Michael Larkin Comment by Michael Larkin on June 26, 2009 at 4:15am
For those who like to think of themselves as being “a seeker”, there is a subtle trap, and one that I admit to having fallen into in the past. We may not like to think that our problems are psychological, but that they are spiritual. We aren’t just encountering a psychological issue, such as a neurosis, but a significant spiritual challenge. So what do we do? Maybe we hie ourselves hence to yoga classes, meditate or read self-help books or whatever. Whilst seeking therapy, we kid ourselves we are seeking nirvana.

Trying to fix a problem in itself is fine, but we can’t cure the nose with a remedy for the ear. There is no substitute for discerning what the problem actually is. Having said that, let’s not lose sight of the fact that the problem, whether it’s psychological or spiritual, needs attending to. And here’s one thing: even if we tackle a problem in the wrong way, it may not be entirely useless. At some point, there’s the chance one will realise the diagnosis and remedy is wrong. It may take years, but it can happen. And it’s through this process of finding things out the hard way that we may learn the art of discernment. It may sometimes be the only feasible way, in fact.

If I sound sometimes like I have long been in some lofty state where I can clearly see what is what, that’s not the case. I’ve spent years and years learning the hard way to discern one thing from another. Looking back, I see that that was more or less inevitable. We all start off with the particular hand we are dealt with, and have little choice but to play it. It doesn’t help that our societies are as clueless as we are about things. No two experts in the fields of psychology and psychiatry will entirely agree. In religion and spirituality, there is also much diversity, much that seems diametrically opposed.

With doubtless a few exceptions, in the end, only we ourselves can come to discern what the real issue is and hence how to deal with it. We may have a friend, physician or guru who can tell us in so many words what it is, but the words may never really sink in until we verify them through experience. We all have to make our own mistakes, and there’s no way round that.

Very occasionally, it does happen that someone will say the right thing to us at precisely the right time, and all of a sudden the scales will fall from our eyes. But more often than not, when the scales do fall, we realise belatedly that words spoken (or even thought by ourselves) years earlier, had we truly been able to listen to them, would have been able to liberate us.

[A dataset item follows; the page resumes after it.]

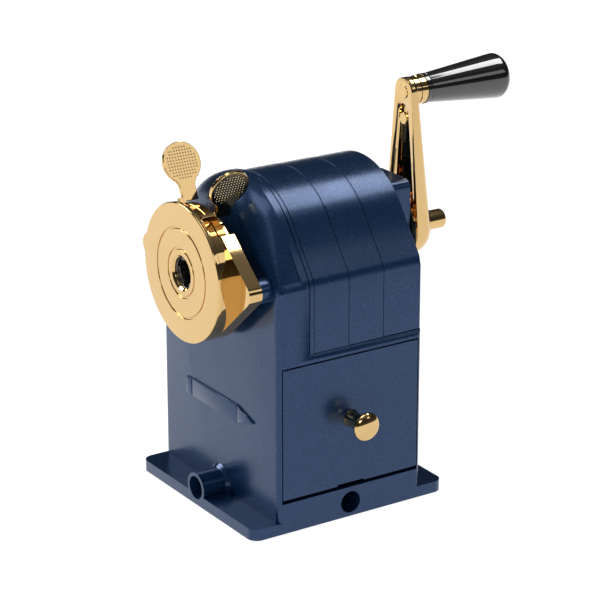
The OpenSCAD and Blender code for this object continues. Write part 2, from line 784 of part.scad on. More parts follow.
module crank_arm() {
    pocket_low = 12;
    pocket_high = crank_len - 7.4;
    color(gold) difference() {
        union() {
            hull() {
                rod_y(arm_hub_r, arm_y, arm_y + 2.8, $fn = 2 * hull_fn);
                rod_y(arm_hub_r - 2.2, arm_y, arm_y + arm_hub_t, $fn = 2 * hull_fn);
                rod_y(arm_eye_r, arm_y, arm_y + 2.2, 0, handle_z, $fn = 2 * hull_fn);
                rod_y(arm_eye_r - 0.8, arm_y, arm_y + arm_eye_t, 0, handle_z, $fn = 2 * hull_fn);
            }
            rod_y(arm_eye_r, arm_y + 1, arm_y + arm_eye_t + barrel_t, 0, handle_z);
        }
        // channel that opens towards the body
        hull() {
            rod_y(6, arm_y - 1, arm_y + 4.6, 0, axis_z + pocket_low, $fn = hull_fn);
            rod_y(2.5, arm_y - 1, arm_y + 2, 0, axis_z + pocket_high, $fn = hull_fn);
        }
        rod_y(shaft_r + 0.02, arm_y - 1, arm_y + arm_hub_t + 1);
        rod_y(pin_r + 0.6, arm_y - 1, arm_y + arm_eye_t, 0, handle_z);
        rod_y(pin_r + 0.02, arm_y, arm_y + arm_eye_t + barrel_t + 1, 0, handle_z);
    }
}

module handle_pin() {
    head = pin_r + 0.58;
    color(gold) union() {
        rod_y(head, arm_y - 0.25, arm_y + arm_eye_t - 0.02, 0, handle_z);
        rod_y(pin_r, arm_y + arm_eye_t - 1, grip_y + grip_len * 0.7, 0, handle_z);
    }
}

module arm_stud() {
    z = handle_z - 9;
    color(gold) cone_y(1.9, 2.1, arm_y + 0.1, arm_y + 1.1, 0, z);
}

module handle_ferrule() {
    color(gold) difference() {
        rod_y(grip_thin_r - 0.15, ferrule_y, ferrule_y + ferrule_t, 0, handle_z);
        rod_y(pin_r + run_gap, ferrule_y - 1, ferrule_y + ferrule_t + 1, 0, handle_z);
    }
}

module handle_ring() {
    y0 = ferrule_y + ferrule_t + 0.02;
    color(gloss_black) difference() {
        rod_y(grip_thin_r + 0.1, y0, y0 + ring_t - 0.04, 0, handle_z);
        rod_y(pin_r + run_gap, y0 - 1, y0 + ring_t + 1, 0, handle_z);
    }
}

module handle_grip() {
    dome = [for (a = [0:10:90]) [grip_r - 1.6 * (1 - cos(a)) - 5.4 * (1 - cos(a)) * (a / 90),
                                 grip_y + grip_len + 2.4 * sin(a)]];
    color(gloss_black) difference() {
        lathe_y(concat([[0, grip_y], [grip_thin_r - 0.2, grip_y], [grip_thin_r, grip_y + 0.3]],
                       [for (p = dome) [max(0, p[0]), p[1]]], [[0, grip_y + grip_len + 2.4]]),
                0, handle_z);
        rod_y(pin_r + run_gap, grip_y - 1, grip_y + grip_len * 0.7 + 1, 0, handle_z);
    }
}

module adjuster_knob() {
    y0 = arm_y + arm_hub_t + 0.05;
    color(gold) lathe_y(concat([[0, y0], [adjuster_r, y0], [adjuster_r, y0 + adjuster_len - 1.2]],
        [for (a = [0:15:75]) [adjuster_r - 1.4 * (1 - cos(a)), y0 + adjuster_len - 1.2 + 1.2 * sin(a)]],
        [[0, y0 + adjuster_len]]));
}

module tip_stop_rod() {
    color(steel) rod_y(stop_r, point_tip_y + 3, arm_y + arm_hub_t - 0.6);
}

base_casting();
case_front_wall();
case_rear_wall();
case_side_wall();
case_top_frame();
front_housing();
roof_cover();
rear_plate();
rear_bearing_housing();
rear_screws();
housing_screws();
base_pad();
front_emblem();
rod_bush_left();
rod_bush_right();
shaft_bush();
ring_gear();
ring_gear_screws();
drawer_rail_front();
drawer_rail_rear();
drawer_front();
drawer_tray();
drawer_knob();
drawer_knob_screw();
face_disc();
feed_yoke();
chuck_body();
guide_tube();
guide_rod_left();
guide_rod_right();
rod_clip_left();
rod_clip_right();
return_spring_left();
return_spring_right();
lever_left();
lever_right();
jaw_top();
jaw_left();
jaw_right();
crank_shaft();
cutter_carrier();
hub_flange();
crank_arm();
handle_pin();
arm_stud();
shaft_collar();
helical_cutter();
cutter_pinion();
cutter_spindle();
handle_ferrule();
handle_ring();
handle_grip();
adjuster_knob();
tip_stop_rod();
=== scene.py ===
import math

import bmesh
import bpy
import numpy as np
from mathutils import Matrix, Vector
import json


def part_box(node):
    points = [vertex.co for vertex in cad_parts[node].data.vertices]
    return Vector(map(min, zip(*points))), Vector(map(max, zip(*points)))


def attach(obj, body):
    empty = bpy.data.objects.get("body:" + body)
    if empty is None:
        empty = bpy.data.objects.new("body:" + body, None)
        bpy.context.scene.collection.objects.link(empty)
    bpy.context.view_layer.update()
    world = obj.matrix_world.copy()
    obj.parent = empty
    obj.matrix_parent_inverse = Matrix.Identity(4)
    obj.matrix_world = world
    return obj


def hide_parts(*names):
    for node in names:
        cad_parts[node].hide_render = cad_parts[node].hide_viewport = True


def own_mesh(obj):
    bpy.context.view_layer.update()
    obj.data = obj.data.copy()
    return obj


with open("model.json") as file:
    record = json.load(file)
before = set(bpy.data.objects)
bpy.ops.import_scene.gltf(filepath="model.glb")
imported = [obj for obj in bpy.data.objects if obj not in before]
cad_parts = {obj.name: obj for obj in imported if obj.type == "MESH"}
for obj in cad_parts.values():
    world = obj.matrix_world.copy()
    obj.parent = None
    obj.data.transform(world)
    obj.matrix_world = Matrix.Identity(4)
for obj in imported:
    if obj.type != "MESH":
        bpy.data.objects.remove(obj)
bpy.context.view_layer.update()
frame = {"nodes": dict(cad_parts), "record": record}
NODES = frame["nodes"]
MM = 0.001

# ---- camera ----

AIM = Vector((-2.1, 4.9, 62.1)) * MM
CAMERA_AZIMUTH = math.radians(56.7)
CAMERA_ELEVATION = math.radians(20.07)
CAMERA_DISTANCE = 0.8398
LENS_MM = 154.4
SENSOR_MM = 36.0


def direction(azimuth, elevation):
    """From the object towards a viewer; azimuth 0 is the front side and 90 degrees is +X."""
    flat = math.cos(elevation)
    return Vector((math.sin(azimuth) * flat, -math.cos(azimuth) * flat, math.sin(elevation)))


def aim(obj, target):
    """Turns a camera or a lamp so that it looks at a point."""
    obj.rotation_euler = (target - obj.location).to_track_quat("-Z", "Y").to_euler()


def make_camera():
    data = bpy.data.cameras.new("camera")
    data.lens = LENS_MM
    data.sensor_width = SENSOR_MM
    data.clip_start = 0.05
    data.clip_end = 20
    camera = bpy.data.objects.new("camera", data)
    camera.location = AIM + direction(CAMERA_AZIMUTH, CAMERA_ELEVATION) * CAMERA_DISTANCE
    aim(camera, AIM)
    bpy.context.scene.collection.objects.link(camera)
    bpy.context.scene.camera = camera


make_camera()


# ---- node helpers ----

class Shader:
    """A material's node tree, with short ways to add and join nodes."""

    def __init__(self, name):
        self.material = bpy.data.materials.new(name)
        self.material.use_nodes = True
        self.tree = self.material.node_tree
        self.principled = self.tree.nodes["Principled BSDF"]

    def node(self, kind, **values):
        made = self.tree.nodes.new(kind)
        for key, value in values.items():
            setattr(made, key, value)
        return made

    def link(self, source, target):
        self.tree.links.new(source, target)

    def set(self, **values):
        for key, value in values.items():
            self.principled.inputs[key.replace("_", " ")].default_value = value

    def noise(self, scale, detail=2.0, roughness=0.5):
        place = self.node("ShaderNodeTexCoord")
        made = self.node("ShaderNodeTexNoise")
        made.inputs["Scale"].default_value = scale
        made.inputs["Detail"].default_value = detail
        made.inputs["Roughness"].default_value = roughness
        self.link(place.outputs["Object"], made.inputs["Vector"])
        return made.outputs["Fac"]

    def cells(self, scale):
        place = self.node("ShaderNodeTexCoord")
        made = self.node("ShaderNodeTexVoronoi")
        made.inputs["Scale"].default_value = scale
        self.link(place.outputs["Object"], made.inputs["Vector"])
        return made

    def ramp(self, source, stops):
        made = self.node("ShaderNodeValToRGB")
        elements = made.color_ramp.elements
        while len(elements) < len(stops):
            elements.new(0.5)
        for element, (position, colour) in zip(elements, stops):
            element.position = position
            element.color = colour if len(colour) == 4 else (*colour, 1)
        self.link(source, made.inputs["Fac"])
        return made.outputs["Color"]

    def span(self, source, low, high, from_low=0.0, from_high=1.0):
        made = self.node("ShaderNodeMapRange")
        made.inputs["From Min"].default_value = from_low
        made.inputs["From Max"].default_value = from_high
        made.inputs["To Min"].default_value = low
        made.inputs["To Max"].default_value = high
        self.link(source, made.inputs["Value"])
        return made.outputs["Result"]

    def bump(self, height, strength, distance, normal=None):
        made = self.node("ShaderNodeBump")
        made.inputs["Strength"].default_value = strength
        made.inputs["Distance"].default_value = distance
        self.link(height, made.inputs["Height"])
        if normal is not None:
            self.link(normal, made.inputs["Normal"])
        return made.outputs["Normal"]

    def into(self, source, socket):
        self.link(source, self.principled.inputs[socket])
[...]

In the end, I think it’s a spectrum. Physical, psychological and spiritual are on the same continuum. However, like the electromagnetic spectrum, it’s very useful to be able to differentiate the regions - visible, infra-red, radio, microwave, ultra-violet, and so on. Very useful, as it were, to be able to sit inside a isolating chamber with an aperture over which we can place different kinds of filtering device to determine the nature of incoming radiation and deal with it appropriately. This is one very crude analogy of the still centre, the observer or witness. We are always there, but the aperture is large and everything enters unfiltered. No wonder sometimes we are confused!
Mike MacLeod Comment by Mike MacLeod on June 26, 2009 at 3:56am
Hi Kareana,

I agree about the dehumanization. It's reached an appalling level in the USA.

I agree that groups are not therapy; it's more that therapy is the pre-group work necessary to be able to work in that environment.

In all these years I have yet to get to that level. I simply can't interact with other people, which was the root of my problems at work all these years. What is even stranger is that I don't understand why this is. To me, human relationships are often laced with cruelty, lies, arrogance, and other poisons. I have never been able to shake these off, or recover easily from them, though I return to more or less normal in hours or days rather than years, as was the case up until I was about 40.